Payment Fails After Inventory Reserved — Designing Compensation Flow
During Black Friday, the Payment Service experiences a 40-second outage. During this time, 3,200 orders reached the "inventory reserved" state (T1 complete) but failed at T2 (payment charge). The Saga orchestrator must now execute compensating transactions for all 3,200 orders. The Inventory Service can process 500 reservation releases/sec, and the orchestrator must not overwhelm it. Additionally, 120 of the 3,200 orders had partial failures — the payment API returned an ambiguous response (neither success nor explicit failure).
Tasks
- Calculate how long it takes to release all 3,200 inventory reservations at 500 releases/sec and design a rate-limited compensation queue that respects this limit while also handling normal order cancellations sharing the same endpoint.
- Design the compensation state machine for the orchestrator: what states does each Saga instance move through (PENDING_PAYMENT → PAYMENT_FAILED → COMPENSATING_INVENTORY → COMPENSATION_COMPLETE / COMPENSATION_FAILED)?
- Handle the 120 ambiguous payment responses: design an idempotency-key-based verification protocol — how does the orchestrator determine whether the payment actually succeeded or failed before deciding to compensate or fulfill?
- Design the "compensation failed" case: what happens if the Inventory Service is also unavailable when trying to release reservations? Describe the retry strategy, dead-letter queue, and manual intervention escalation path.
2PC vs Saga for a Bank Transfer Between 2 Microservices
A neobank needs to implement a fund transfer between two internal microservices: Account Service A (sender) and Account Service B (receiver), each with its own PostgreSQL database. The transfer must be atomic — money must not disappear or duplicate under any failure scenario. The engineering team is debating 2PC (Two-Phase Commit) using a distributed transaction coordinator vs a Saga pattern with compensating transactions. Transfers happen at 1,200/sec peak.
Tasks
- Describe the 2PC protocol for this transfer: what happens in the Prepare phase (both services write provisional debit/credit and vote yes/no), and what happens in the Commit phase? Draw out the coordinator-to-participant message flow.

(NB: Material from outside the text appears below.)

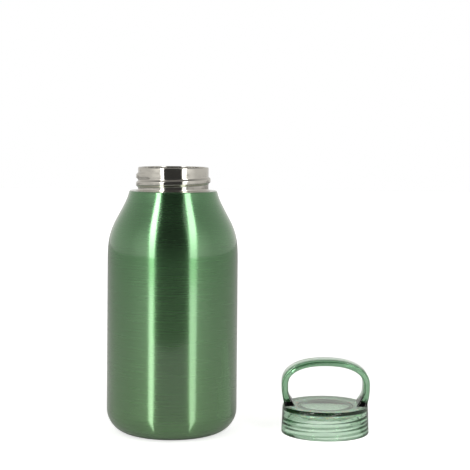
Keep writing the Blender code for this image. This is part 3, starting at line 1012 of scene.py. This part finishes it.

- Identify the 2PC failure mode that makes it impractical for microservices at scale: what happens if the coordinator crashes between sending "Commit" to Service A (acknowledged) and "Commit" to Service B (not yet sent)? How long is the system blocked?
- Design the equivalent Saga: T1=DebitSenderAccount, T2=CreditReceiverAccount, C1=RefundSender. Explain why this Saga is "eventually consistent" rather than "atomically consistent" and what a user would observe during the compensation window.
- State your final recommendation: 2PC or Saga? Justify based on the 1,200 transfers/sec load, the duration of locks held during 2PC, and the operational complexity of running a coordinator service vs a Saga orchestrator.
TCC Pattern for Hotel + Flight Booking
A travel platform sells vacation packages that bundle a hotel room and a flight seat. Both the Hotel Service and the Flight Service are third-party microservices with their own databases. The bundle must be booked atomically — a user should never pay for a hotel with no available flight, or vice versa. You choose the TCC (Try-Confirm-Cancel) pattern because 2PC is not supported by the third-party APIs and Saga compensations (refunds) take 5–7 business days — unacceptable for users. Implement TCC for this booking flow.
Tasks
- Explain the three phases of TCC: Try (reserve but don't commit), Confirm (finalize the reservation), Cancel (release the reservation). Show what each phase does for Hotel Service and Flight Service — what database state changes at each step?
- Design the Try phase timeout: if the Hotel Try succeeds but the Flight Try takes more than 5 seconds, what happens to the hotel reservation? How does the TCC coordinator manage reservation TTLs to prevent resources being blocked indefinitely?
- Handle the "Confirm partial failure" scenario: Confirm is sent to Hotel (success) and Flight (network timeout — unknown outcome). The coordinator cannot safely retry Confirm to Flight (might double-book) or Cancel (might cancel a successful booking). Design the resolution protocol.
- Compare TCC to Saga for this use case: why is TCC superior when compensations are slow (5–7 day refunds) and what is the implementation cost of TCC (hint: all participant services must implement all three phases — a significant API contract requirement)?